I always appreciate this part of class because it forces me to focus on something and be very present.

Today my intention was strength and compassion. I often feel like those are the yin and the yang of life.  I merge these two into a single phrase I can repeat: “Be strong, be compassionate, and be sure of yourself and your convictions.”  If there’s one thing that resonates true for me it is this and it goes for everything… in your business life, in your social life… and, yes, at the gym!  If there is room for doubt, explore it, and then decide.

I’ve complained in past posts about the “busy” excuse. People are too busy these days for their own damn good, and quite often to their detriment. If we don’t take the time to understand people and issues at a deeper level, not only are we doing ourselves a disservice, but we’re quite often cutting others off as well with our “too-busy” attitude.  But this soapbox I’m on goes for understanding oneself as well.

How can we remain strong in our convictions if we don’t truly take the time to understand ourselves?  Understanding yourself well enough to be strong in your convictions takes time, dedication and courage.   It’s worth it.  Once we have achieved a strong sense of self, then we are not shaken by others opinions.  We wake up, we look in the mirror and we know who we are.

My New Year’s resolution last year was to attempt a deeper level of compassion, and learn how to do a free-standing headstand for 1 minute.

With help and encouragement, I accomplished the headstand.  I’m thrilled and have made it part of my daily routine to stimulate my 7th chakra with a headstand.  I think it has helped inspire my thoughts and my writing.  Compassion is back on my list for 2012.
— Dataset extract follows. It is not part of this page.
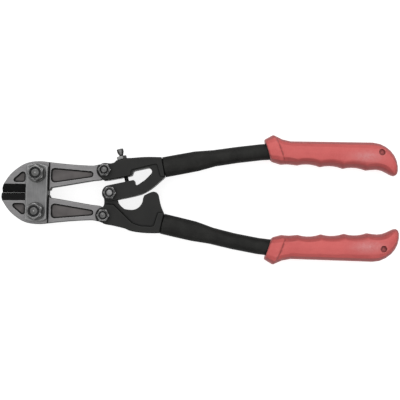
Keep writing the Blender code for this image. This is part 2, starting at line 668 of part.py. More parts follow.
def grip(shop, word, side, at, turn, route, pivot):
    """A moulded grip with its collar, grooves and hooked end, bored for the tube."""
    def placed(point):
        x, y = turned_by((point[0], side * point[1]), turn)
        return (at[0] + x - pivot[0], at[1] + y - pivot[1])

    rings = [[(*placed(point[:2]), point[2]) for point in ring] for ring in grip_rings(grip_stations())]
    body = shop.loft(f"{word}_grip", rings, True, look=RED, at=(*pivot, 0.0))
    smooth_shade(body)
    reach = Vector(route[-1]) + (Vector(route[-1]) - Vector(route[-2])).normalized() * GAP
    bore_route = route[:-1] + [tuple(reach)]
    bore = shop.loft(f"{word}_grip_bore", tube_rings(bore_route, grow=GAP, first=5), True)
    combine(body, bore)
    hole_x, hole_y = placed(HOLE_AT[side])
    hole_at = (hole_x + pivot[0], hole_y + pivot[1], 0.0)
    hole = shop.prism(f"{word}_grip_hole", 16, HOLE_RADIUS, 7.5, 14.0, at=hole_at)
    combine(body, hole)
    return body


# ---------------------------------------------------------------- the whole tool
def stand_on_origin(shop):
    """Move the tool so that the middle of its lowest face is the world origin."""
    graph = bpy.context.evaluated_depsgraph_get()
    corners = []
    for piece in shop.parts.objects:
        if piece.type == "MESH":
            whole = piece.evaluated_get(graph)
            corners += [whole.matrix_world @ vertex.co for vertex in whole.data.vertices]
    low = Vector([min(corner[i] for corner in corners) for i in range(3)])
    high = Vector([max(corner[i] for corner in corners) for i in range(3)])
    shop.base.location = (-(low.x + high.x) / 2, -(low.y + high.y) / 2, -low.z)
    bpy.context.view_layer.update()


def build():
    shop = Workshop()
    strap(shop, "front_strap", STRAP_LOW, STRAP_HIGH)
    strap(shop, "rear_strap", -STRAP_HIGH, -STRAP_LOW)
    for word, side in (("upper", 1), ("lower", -1)):
        jaw_fasteners(shop, word, side)
        jaw(shop, word, side)
    upper_casting(shop, UPPER_TUBE)
    lower_casting(shop, LOWER_TUBE)
    pivot_fasteners(shop, "upper", UPPER_PIVOT, CASTING_HALF)
    pivot_fasteners(shop, "lower", LOWER_PIVOT, CASTING_HALF)
    pivot_fasteners(shop, "centre", CENTRE_PIVOT, LIMB_HALF)
    adjuster(shop)
    handle_tube(shop, "upper", UPPER_TUBE, UPPER_PIVOT)
    handle_tube(shop, "lower", LOWER_TUBE, LOWER_PIVOT)
    grip(shop, "upper", 1, (205.0, 45.0), 0.0, UPPER_TUBE, UPPER_PIVOT)
    grip(shop, "lower", -1, (208.3, -41.3), 1.8, LOWER_TUBE, LOWER_PIVOT)
    bpy.context.view_layer.update()
    stand_on_origin(shop)


build()
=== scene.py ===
"""Looks of a 350 mm pair of bolt cutters: forged jaws, painted castings and tubes, dusty red grips.

Every piece stands in the frame's own coordinates, in metres. The castings, jaws, straps, tubes and grips
are finer meshes of the frame's solids, and the bolts, nuts and screw are turned and threaded afresh.
"""
import json
from math import atan2, cos, pi, radians, sin, sqrt

import bmesh
import bpy
import numpy as np
from mathutils import Matrix, Vector, kdtree


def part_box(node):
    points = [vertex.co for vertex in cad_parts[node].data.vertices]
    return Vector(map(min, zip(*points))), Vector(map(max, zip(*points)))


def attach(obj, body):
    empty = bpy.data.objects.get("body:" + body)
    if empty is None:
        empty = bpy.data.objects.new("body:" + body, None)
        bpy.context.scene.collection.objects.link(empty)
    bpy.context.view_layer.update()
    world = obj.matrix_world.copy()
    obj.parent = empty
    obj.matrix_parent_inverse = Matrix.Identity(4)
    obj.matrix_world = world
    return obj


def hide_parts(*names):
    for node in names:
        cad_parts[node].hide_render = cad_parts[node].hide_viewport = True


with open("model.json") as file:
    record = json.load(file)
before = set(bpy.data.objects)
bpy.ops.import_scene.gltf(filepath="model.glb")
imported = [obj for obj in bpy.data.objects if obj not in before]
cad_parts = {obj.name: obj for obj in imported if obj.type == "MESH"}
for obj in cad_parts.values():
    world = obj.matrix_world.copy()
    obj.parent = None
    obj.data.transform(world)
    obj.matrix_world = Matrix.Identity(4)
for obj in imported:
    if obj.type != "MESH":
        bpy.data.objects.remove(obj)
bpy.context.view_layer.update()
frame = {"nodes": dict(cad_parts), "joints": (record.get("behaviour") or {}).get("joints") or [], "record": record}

MM = 0.001
SENSOR = 36.0
VIEW_WIDTH = 360 * MM            # how much the camera takes in on the tool's middle plane
ROLL = radians(2.3)              # the camera's turn about its own axis
EYE_OFF = Vector((0.0, -35.0, 850.0)) * MM   # camera from the point that it looks at
AIM = Vector((-0.55, -2.99, 16.3)) * MM


# ---------------------------------------------------------------- frame look-ups
def middle(node):
    low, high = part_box(node)
    return (low + high) / 2


def height(node):
    low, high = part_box(node)
    return low.z, high.z


JOINT = {joint["name"]: joint for joint in frame["joints"]}
BODY_OF = {node: body for body, nodes in frame["record"]["behaviour"]["bodies"].items() for node in nodes}


def place(piece, node, *more):
    """The piece stands for the node and rides on its body."""
    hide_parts(node, *more)
    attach(piece, BODY_OF[node])


# ---------------------------------------------------------------- mesh helpers
def link(name, mesh):
    thing = bpy.data.objects.new(name, mesh)
    bpy.context.scene.collection.objects.link(thing)
    return thing


def applied(thing, name=None):
    """The object with its modifiers baked into one new mesh."""
    graph = bpy.context.evaluated_depsgraph_get()
    mesh = bpy.data.meshes.new_from_object(thing.evaluated_get(graph))
    thing.modifiers.clear()
    thing.data = mesh
    mesh.name = name or thing.name
    return thing


def shade(thing, angle=35.0):
    thing.data.shade_smooth()
    if angle:
        thing.data.set_sharp_from_angle(angle=radians(angle))


def welded_copy(node, name):
    mesh = frame["nodes"][node].data.copy()
    body = bmesh.new()
    body.from_mesh(mesh)
    bmesh.ops.remove_doubles(body, verts=body.verts, dist=0.002 * MM)
    bmesh.ops.dissolve_degenerate(body, edges=body.edges, dist=0.002 * MM)
    body.to_mesh(mesh)
    body.free()
    mesh.materials.clear()
    for layer in [a.name for a in mesh.attributes if not a.is_required and a.name[0] != "."]:
        mesh.attributes.remove(mesh.attributes[layer])
    return link(name, mesh)


def neighbours_mean(points, edges, counts):
    total = np.zeros_like(points)
    np.add.at(total, edges[:, 0], points[edges[:, 1]])
    np.add.at(total, edges[:, 1], points[edges[:, 0]])
    return total / counts[:, None]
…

As the yoga class comes to a close our instructor says: “Let the fruits of our practice benefit not just ourselves, but benefit all of those around us.”  So here it is… be strong, be compassionate, and be sure of yourself and your convictions!   On the mat, we learn how to breathe through some difficult poses.   As we emerge from the studio, I believe we are better equipped to navigate difficult situations.  Breathe.  The fruits of your practice will follow you throughout your day.